• LISTED ENTRIES:

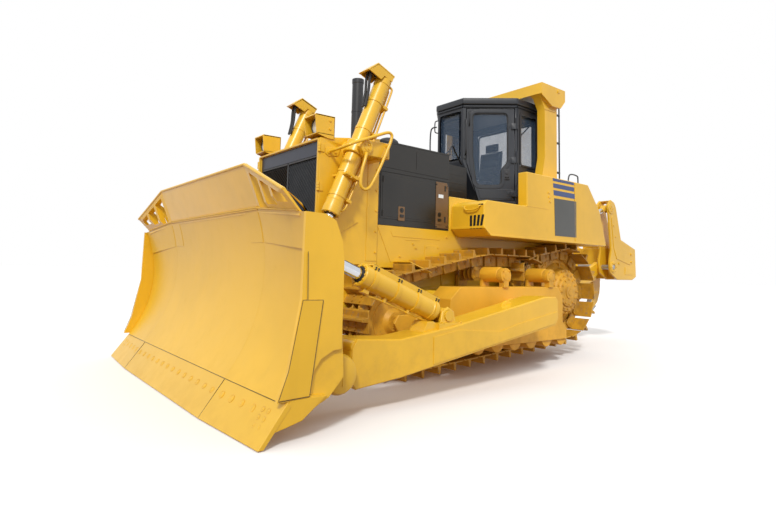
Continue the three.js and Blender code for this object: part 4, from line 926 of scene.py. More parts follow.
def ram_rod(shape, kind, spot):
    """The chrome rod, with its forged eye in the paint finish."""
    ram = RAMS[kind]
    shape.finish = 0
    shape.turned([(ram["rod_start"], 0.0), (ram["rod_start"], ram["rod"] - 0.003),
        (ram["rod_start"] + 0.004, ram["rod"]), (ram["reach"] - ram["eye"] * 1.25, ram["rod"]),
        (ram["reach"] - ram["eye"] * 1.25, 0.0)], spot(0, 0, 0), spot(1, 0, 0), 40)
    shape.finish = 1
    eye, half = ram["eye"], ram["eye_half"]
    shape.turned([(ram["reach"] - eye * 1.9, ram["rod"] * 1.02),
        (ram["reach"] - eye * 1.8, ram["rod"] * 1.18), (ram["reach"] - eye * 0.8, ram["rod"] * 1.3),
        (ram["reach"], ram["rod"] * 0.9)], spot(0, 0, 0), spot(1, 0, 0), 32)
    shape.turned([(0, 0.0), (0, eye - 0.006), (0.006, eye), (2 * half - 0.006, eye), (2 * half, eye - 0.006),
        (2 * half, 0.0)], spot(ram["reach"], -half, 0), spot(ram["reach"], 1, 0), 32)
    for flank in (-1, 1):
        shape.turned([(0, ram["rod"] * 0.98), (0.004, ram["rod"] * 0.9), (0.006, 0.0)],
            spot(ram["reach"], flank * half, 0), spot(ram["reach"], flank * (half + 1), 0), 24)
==
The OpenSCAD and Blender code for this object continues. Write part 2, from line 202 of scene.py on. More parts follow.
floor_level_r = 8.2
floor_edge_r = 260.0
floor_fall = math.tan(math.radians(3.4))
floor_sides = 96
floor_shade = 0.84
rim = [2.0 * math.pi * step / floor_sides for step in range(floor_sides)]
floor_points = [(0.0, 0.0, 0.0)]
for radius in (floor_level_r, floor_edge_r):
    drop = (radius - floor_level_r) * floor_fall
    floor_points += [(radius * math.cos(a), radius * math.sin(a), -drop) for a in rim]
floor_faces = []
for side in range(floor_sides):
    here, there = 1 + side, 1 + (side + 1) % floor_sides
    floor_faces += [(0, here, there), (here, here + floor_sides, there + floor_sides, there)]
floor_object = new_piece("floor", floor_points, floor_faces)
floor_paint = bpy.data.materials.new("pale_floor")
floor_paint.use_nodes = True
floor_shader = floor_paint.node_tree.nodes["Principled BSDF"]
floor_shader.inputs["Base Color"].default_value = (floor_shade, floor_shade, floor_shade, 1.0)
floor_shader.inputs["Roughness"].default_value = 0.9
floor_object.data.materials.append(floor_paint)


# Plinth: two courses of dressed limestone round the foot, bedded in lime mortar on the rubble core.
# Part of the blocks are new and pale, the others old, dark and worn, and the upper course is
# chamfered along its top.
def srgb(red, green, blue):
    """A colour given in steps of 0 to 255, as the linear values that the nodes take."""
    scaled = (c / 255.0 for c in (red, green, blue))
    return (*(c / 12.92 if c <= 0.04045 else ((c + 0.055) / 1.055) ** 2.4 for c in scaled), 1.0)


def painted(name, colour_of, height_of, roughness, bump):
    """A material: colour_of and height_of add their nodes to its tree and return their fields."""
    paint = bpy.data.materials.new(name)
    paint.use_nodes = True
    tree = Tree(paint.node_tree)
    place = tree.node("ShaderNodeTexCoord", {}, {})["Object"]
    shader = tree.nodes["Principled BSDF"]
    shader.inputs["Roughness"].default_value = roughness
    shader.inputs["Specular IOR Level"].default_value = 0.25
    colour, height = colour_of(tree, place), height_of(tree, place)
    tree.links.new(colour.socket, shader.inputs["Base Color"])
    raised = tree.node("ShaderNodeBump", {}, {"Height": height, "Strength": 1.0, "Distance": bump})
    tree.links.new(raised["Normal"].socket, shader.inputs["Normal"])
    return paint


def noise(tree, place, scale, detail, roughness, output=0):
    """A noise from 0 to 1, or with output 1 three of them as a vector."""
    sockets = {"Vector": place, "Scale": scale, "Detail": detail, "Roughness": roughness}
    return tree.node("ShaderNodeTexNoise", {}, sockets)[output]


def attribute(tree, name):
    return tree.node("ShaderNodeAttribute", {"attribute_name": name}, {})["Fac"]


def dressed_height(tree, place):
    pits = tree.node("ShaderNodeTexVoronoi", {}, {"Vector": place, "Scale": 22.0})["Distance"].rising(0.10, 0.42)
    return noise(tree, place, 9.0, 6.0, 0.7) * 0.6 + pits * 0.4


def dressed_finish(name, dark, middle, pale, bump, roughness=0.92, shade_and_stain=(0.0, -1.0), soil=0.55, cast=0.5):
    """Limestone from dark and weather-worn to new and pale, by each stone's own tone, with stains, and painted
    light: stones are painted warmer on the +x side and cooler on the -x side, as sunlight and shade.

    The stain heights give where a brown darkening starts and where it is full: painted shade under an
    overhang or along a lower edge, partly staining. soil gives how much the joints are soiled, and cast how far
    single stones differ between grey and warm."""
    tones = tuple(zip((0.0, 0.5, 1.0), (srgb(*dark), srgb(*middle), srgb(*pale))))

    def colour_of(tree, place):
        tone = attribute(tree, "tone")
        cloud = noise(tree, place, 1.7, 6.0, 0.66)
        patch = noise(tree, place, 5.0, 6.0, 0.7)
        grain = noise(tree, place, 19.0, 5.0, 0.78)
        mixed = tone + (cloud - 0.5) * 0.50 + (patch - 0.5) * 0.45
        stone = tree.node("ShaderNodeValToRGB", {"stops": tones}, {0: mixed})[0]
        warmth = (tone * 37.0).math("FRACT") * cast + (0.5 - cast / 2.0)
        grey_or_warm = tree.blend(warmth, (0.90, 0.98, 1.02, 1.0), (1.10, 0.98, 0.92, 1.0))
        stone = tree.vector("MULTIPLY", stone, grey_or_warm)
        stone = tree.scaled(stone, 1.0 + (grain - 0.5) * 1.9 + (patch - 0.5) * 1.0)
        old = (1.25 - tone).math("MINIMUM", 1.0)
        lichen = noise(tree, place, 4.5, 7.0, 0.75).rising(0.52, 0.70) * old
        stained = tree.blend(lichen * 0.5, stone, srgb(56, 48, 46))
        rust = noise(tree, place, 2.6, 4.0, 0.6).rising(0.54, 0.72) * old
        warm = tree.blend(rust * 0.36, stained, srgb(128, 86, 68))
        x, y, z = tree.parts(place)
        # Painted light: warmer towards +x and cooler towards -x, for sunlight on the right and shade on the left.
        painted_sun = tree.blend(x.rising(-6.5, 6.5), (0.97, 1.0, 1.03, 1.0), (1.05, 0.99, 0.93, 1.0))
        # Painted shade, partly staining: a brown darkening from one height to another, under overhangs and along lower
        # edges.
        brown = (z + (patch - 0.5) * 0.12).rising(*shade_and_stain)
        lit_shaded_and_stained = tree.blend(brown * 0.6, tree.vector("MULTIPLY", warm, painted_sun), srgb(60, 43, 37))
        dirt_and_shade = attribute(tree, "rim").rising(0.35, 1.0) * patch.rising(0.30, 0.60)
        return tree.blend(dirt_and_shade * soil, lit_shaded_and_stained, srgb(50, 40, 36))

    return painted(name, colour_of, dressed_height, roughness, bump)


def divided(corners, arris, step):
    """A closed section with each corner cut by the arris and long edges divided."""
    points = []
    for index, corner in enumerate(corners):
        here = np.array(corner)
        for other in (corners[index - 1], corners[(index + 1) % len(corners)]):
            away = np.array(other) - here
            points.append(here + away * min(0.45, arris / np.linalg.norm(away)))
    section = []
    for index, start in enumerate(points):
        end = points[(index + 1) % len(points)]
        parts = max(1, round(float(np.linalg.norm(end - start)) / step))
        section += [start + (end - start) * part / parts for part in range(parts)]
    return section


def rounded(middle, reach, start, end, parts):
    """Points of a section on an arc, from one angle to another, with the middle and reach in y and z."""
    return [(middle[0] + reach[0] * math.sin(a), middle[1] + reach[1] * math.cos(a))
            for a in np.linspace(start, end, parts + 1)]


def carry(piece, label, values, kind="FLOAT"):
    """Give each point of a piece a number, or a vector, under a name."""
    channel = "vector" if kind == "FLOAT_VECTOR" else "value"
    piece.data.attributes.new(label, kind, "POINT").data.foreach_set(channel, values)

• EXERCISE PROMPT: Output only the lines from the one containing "Continue the three.js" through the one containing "(half + 1), 0), 24)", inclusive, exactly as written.

• ANSWER TO THE TASK:
Continue the three.js and Blender code for this object: part 4, from line 926 of scene.py. More parts follow.
def ram_rod(shape, kind, spot):
    """The chrome rod, with its forged eye in the paint finish."""
    ram = RAMS[kind]
    shape.finish = 0
    shape.turned([(ram["rod_start"], 0.0), (ram["rod_start"], ram["rod"] - 0.003),
        (ram["rod_start"] + 0.004, ram["rod"]), (ram["reach"] - ram["eye"] * 1.25, ram["rod"]),
        (ram["reach"] - ram["eye"] * 1.25, 0.0)], spot(0, 0, 0), spot(1, 0, 0), 40)
    shape.finish = 1
    eye, half = ram["eye"], ram["eye_half"]
    shape.turned([(ram["reach"] - eye * 1.9, ram["rod"] * 1.02),
        (ram["reach"] - eye * 1.8, ram["rod"] * 1.18), (ram["reach"] - eye * 0.8, ram["rod"] * 1.3),
        (ram["reach"], ram["rod"] * 0.9)], spot(0, 0, 0), spot(1, 0, 0), 32)
    shape.turned([(0, 0.0), (0, eye - 0.006), (0.006, eye), (2 * half - 0.006, eye), (2 * half, eye - 0.006),
        (2 * half, 0.0)], spot(ram["reach"], -half, 0), spot(ram["reach"], 1, 0), 32)
    for flank in (-1, 1):
        shape.turned([(0, ram["rod"] * 0.98), (0.004, ram["rod"] * 0.9), (0.006, 0.0)],
            spot(ram["reach"], flank * half, 0), spot(ram["reach"], flank * (half + 1), 0), 24)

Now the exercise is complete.